Она конвульсивно вздрогнула:

– Я не понимаю, почему кто-то хочет убить меня, мистер Холман. Даже Максин. Я не виновата, что она не смогла участвовать в пьесе. Почему она должна мстить мне? Нет, я вовсе не уверена, что она стоит за всем этим, как постоянно твердит Ирвинг. Я растерянна, мистер Холман, и напугана. Я не знаю, что хуже – торчать все время дома, где Ирвинг не уставая твердит, чтобы я успокоилась, а потом начинает орать на меня, потому что я не могу успокоиться, да еще эти два страшных телохранителя толкутся вокруг меня все время; или приходить сюда на репетиции и постоянно помнить тот прожектор и отвратительный звук, с которым он упал на сцену, как раз туда, где я была всего две секунды назад. – Она крепко зажмурила глаза, словно надеясь прогнать навязчивые видения. – Иногда, находясь на сцене, я забываю на несколько минут весь этот кошмар, – продолжала она монотонно. – Я чувствую себя в безопасности только на сцене, среди друзей. А потом вдруг внутренний голос издевательски смеется надо мной и напоминает: «Конечно, мы все здесь добрые друзья, но не забудь одну маленькую деталь – убийца среди нас!» Моему терпению приходит конец, мистер Холман, если так будет продолжаться, я боюсь, что сойду с ума!

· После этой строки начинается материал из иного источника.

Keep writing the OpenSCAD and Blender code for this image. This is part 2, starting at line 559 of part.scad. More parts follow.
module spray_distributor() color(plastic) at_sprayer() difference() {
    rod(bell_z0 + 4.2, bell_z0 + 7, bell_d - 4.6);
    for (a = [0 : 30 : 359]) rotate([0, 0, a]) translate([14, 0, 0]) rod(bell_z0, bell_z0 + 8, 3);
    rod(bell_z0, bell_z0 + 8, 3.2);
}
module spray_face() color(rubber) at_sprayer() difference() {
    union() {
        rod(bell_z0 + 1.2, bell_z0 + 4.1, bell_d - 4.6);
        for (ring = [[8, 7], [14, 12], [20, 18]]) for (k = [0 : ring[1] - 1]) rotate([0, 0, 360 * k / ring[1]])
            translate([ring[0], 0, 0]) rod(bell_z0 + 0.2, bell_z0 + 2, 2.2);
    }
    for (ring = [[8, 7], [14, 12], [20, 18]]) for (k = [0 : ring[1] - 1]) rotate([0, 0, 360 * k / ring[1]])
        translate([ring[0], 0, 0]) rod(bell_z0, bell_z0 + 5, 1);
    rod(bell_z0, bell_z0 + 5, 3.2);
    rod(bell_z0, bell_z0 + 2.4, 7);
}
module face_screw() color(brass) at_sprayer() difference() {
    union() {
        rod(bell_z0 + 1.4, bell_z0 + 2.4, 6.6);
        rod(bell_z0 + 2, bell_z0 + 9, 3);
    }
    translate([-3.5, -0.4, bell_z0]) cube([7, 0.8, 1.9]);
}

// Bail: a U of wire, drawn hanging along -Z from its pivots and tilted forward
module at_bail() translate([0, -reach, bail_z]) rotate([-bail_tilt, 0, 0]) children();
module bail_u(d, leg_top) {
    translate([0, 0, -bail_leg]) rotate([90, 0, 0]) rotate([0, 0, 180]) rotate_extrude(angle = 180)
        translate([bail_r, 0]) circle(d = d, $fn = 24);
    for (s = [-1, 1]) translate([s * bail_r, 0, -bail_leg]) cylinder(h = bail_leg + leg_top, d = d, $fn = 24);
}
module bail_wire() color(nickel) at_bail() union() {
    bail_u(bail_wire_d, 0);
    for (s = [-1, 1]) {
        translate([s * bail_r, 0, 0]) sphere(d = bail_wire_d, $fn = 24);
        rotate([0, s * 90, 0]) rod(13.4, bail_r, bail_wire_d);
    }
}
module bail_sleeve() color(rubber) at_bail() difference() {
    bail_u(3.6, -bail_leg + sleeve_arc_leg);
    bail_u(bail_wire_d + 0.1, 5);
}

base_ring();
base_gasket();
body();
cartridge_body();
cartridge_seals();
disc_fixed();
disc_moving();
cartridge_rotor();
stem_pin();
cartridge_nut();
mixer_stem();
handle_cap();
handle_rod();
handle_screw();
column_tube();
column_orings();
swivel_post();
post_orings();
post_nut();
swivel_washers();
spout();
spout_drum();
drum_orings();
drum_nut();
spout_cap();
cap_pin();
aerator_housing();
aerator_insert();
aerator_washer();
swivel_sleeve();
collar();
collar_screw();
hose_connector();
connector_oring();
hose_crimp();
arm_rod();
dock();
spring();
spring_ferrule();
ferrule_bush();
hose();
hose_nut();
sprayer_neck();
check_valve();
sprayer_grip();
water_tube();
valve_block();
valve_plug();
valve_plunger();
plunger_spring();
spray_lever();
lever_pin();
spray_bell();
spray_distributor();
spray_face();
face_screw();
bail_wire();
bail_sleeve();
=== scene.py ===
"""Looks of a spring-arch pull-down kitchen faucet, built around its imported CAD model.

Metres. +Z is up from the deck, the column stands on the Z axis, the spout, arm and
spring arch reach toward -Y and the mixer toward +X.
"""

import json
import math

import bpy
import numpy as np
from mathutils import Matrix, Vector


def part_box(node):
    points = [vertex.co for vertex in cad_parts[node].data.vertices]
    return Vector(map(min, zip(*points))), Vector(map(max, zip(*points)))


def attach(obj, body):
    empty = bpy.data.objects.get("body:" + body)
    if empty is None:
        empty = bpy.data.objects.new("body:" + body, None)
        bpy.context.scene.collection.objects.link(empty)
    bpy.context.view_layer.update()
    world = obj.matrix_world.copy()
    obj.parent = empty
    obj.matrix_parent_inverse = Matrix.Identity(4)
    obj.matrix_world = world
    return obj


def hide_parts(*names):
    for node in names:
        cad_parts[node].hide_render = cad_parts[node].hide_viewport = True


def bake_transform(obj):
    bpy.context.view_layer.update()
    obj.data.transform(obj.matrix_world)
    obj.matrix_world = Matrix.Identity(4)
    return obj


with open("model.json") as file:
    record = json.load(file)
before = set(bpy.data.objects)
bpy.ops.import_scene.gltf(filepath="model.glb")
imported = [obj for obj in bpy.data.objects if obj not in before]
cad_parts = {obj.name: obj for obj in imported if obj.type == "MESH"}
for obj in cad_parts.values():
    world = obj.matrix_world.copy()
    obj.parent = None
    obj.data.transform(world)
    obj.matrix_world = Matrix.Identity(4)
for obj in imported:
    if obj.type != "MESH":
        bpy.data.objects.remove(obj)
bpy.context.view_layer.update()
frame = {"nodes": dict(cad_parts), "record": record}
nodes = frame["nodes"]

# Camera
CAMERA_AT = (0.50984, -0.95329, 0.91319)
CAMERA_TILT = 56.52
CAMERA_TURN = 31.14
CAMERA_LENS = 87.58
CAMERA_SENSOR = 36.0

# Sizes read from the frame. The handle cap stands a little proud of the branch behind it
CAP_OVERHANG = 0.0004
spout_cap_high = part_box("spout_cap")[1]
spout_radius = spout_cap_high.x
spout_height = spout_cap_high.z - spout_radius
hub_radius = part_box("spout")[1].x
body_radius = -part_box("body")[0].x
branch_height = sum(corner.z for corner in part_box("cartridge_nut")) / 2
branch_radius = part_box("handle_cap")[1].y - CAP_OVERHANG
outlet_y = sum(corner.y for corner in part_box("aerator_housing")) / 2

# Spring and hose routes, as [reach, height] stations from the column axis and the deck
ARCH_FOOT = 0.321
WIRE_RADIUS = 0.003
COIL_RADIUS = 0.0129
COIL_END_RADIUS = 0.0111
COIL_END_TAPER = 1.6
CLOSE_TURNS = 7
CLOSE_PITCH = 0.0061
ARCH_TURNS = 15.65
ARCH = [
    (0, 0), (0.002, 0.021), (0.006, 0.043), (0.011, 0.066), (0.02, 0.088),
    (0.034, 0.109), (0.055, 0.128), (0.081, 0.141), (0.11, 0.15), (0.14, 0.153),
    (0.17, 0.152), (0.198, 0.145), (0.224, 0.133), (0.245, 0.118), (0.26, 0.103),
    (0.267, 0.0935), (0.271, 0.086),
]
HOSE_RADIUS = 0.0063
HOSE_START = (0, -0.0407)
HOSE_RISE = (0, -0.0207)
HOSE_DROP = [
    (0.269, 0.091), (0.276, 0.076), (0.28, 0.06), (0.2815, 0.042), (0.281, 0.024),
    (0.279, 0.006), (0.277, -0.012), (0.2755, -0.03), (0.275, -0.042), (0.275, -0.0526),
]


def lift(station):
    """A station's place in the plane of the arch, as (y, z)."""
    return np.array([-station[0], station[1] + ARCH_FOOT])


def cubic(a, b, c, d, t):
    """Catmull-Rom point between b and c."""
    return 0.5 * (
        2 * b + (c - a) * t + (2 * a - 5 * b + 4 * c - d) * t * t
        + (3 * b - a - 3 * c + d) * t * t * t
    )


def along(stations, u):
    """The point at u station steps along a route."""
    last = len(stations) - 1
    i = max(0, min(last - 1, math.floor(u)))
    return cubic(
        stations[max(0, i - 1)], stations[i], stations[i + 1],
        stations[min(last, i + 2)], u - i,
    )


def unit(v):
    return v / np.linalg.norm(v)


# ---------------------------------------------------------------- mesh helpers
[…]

– Поверьте, я понимаю вашу тревогу, но вы должны помочь мне найти вероятного убийцу, мисс Дюан, это в ваших же интересах.

– Наверное. – Ее губы задрожали. – Можете задавать мне любые вопросы. О чем угодно, если это поможет.

– У меня не так уж много вопросов, – сказал я неуверенно. – Вы ведь не знаете, по каким причинам кто-то может хотеть убить вас. Даже Максин, как вы сказали, скорее всего ни при чем, хотя Ирвинг продолжает твердить, что именно она стоит за всеми этими покушениями. Как вам кажется, у мистера Хойта действительно есть основания серьезно ее подозревать?